Experimental Identification of Non-Abelian Topological Orders on a Quantum Simulator

TL;DR

This paper demonstrates how to identify different topological orders, including non-Abelian Fibonacci order, using a nuclear magnetic resonance quantum simulator by measuring their modular matrices, advancing topological quantum computing research.

Contribution

The study introduces a method to identify topological orders via modular matrix measurements on a quantum simulator, including non-Abelian Fibonacci order, a key step toward topological quantum computing.

Findings

Successfully measured modular S and T matrices for three topological phases

Identified non-Abelian Fibonacci order as a candidate for universal quantum computing

Established a new approach for investigating topological orders with quantum simulators

Abstract

Topological orders can be used as media for topological quantum computing --- a promising quantum computation model due to its invulnerability against local errors. Conversely, a quantum simulator, often regarded as a quantum computing device for special purposes, also offers a way of characterizing topological orders. Here, we show how to identify distinct topological orders via measuring their modular $S$ and $T$ matrices.

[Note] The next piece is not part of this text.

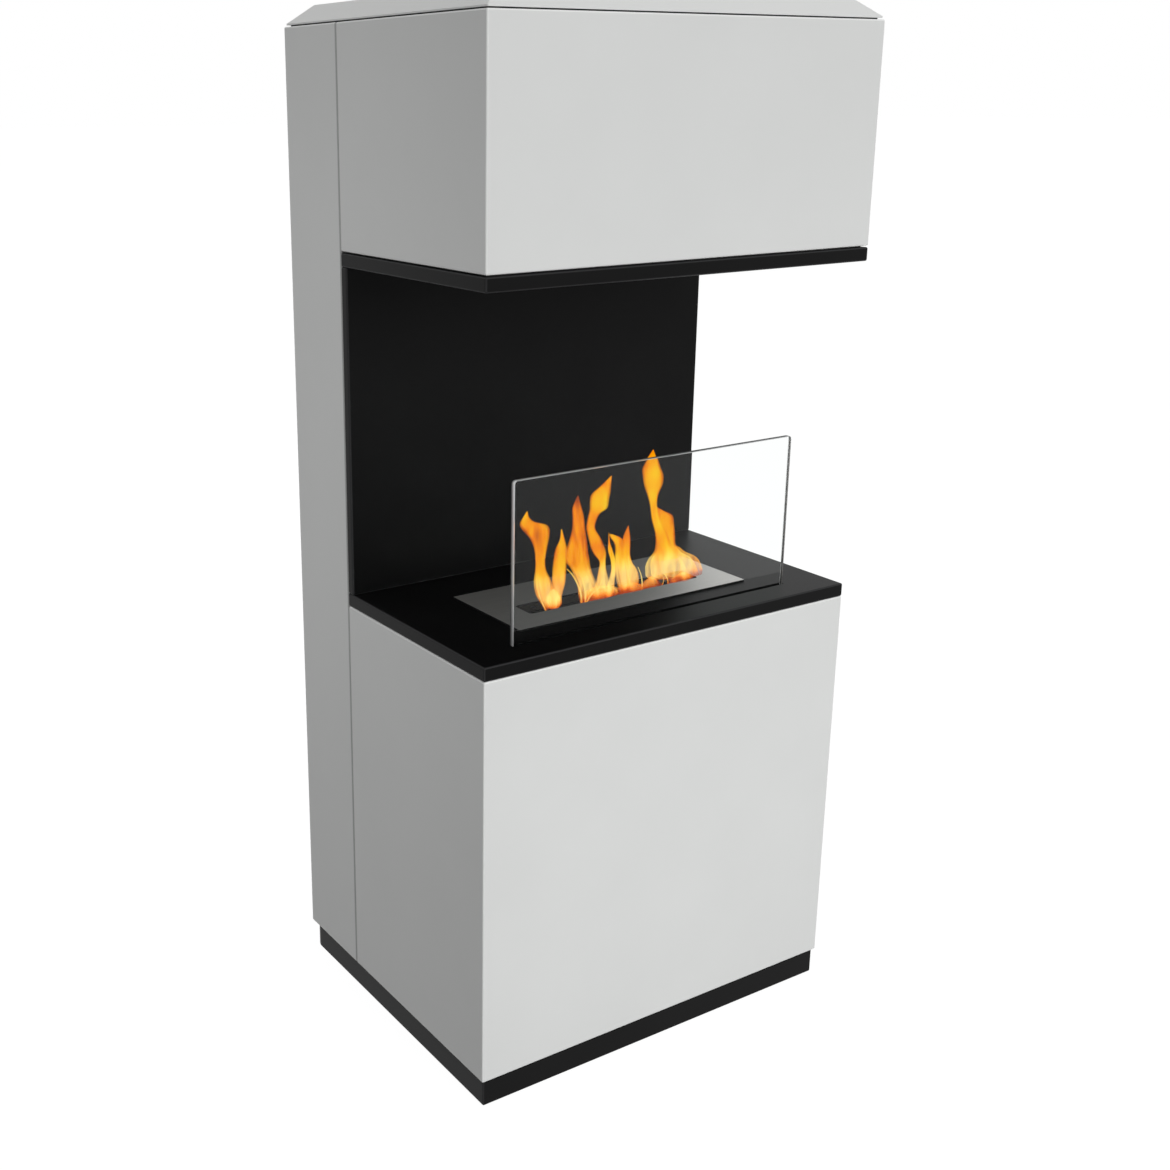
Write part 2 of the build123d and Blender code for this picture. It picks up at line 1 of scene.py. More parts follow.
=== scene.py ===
"""Looks of a free-standing bioethanol fireplace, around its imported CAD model.

Metres, +Z up, front towards -Y.
"""

import json
import math

import bpy
from mathutils import Matrix, Vector


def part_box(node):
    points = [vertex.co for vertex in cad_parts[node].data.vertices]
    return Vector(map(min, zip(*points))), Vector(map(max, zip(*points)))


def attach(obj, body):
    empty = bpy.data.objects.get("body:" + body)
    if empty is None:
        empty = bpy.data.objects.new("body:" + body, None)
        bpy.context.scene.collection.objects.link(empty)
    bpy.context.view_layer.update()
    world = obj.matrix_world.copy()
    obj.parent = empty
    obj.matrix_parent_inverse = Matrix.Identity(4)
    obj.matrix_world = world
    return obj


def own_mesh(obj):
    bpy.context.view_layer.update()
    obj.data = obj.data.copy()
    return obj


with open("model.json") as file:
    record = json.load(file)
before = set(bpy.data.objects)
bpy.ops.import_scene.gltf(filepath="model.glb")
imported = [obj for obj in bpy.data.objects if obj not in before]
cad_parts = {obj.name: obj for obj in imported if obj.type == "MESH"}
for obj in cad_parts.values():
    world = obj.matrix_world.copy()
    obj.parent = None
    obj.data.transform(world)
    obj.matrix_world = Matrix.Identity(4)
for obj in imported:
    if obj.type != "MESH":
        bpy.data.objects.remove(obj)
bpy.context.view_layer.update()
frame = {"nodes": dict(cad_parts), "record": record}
nodes = frame["nodes"]


# ---------------------------------------------------------------- node helpers

# The functions below take a material, or the world, as their first argument: whatever holds the nodes.


def new_material(name):
    """An empty node material and its output."""
    material = bpy.data.materials.new(name)
    material.use_nodes = True
    material.node_tree.nodes.clear()
    output = material.node_tree.nodes.new("ShaderNodeOutputMaterial")
    return material, output


def add(material, kind, **settings):
    """Adds a node and fills its own settings."""
    node = material.node_tree.nodes.new(kind)
    for key, value in settings.items():
        setattr(node, key, value)
    return node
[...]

In particular, we employ a nuclear magnetic resonance quantum simulator to study the properties of three topologically ordered matter phases described by the string-net model with two string types, including the $\Z_2$ toric code, doubled semion, and doubled Fibonacci. The third one, non-Abelian Fibonacci order is notably expected to be the simplest candidate for universal topological quantum computing. Our experiment serves as the basic module, built on which one can simulate braiding of non-Abelian anyons and ultimately topological quantum computation via the braiding, and thus provides a new approach of investigating topological orders using quantum computers.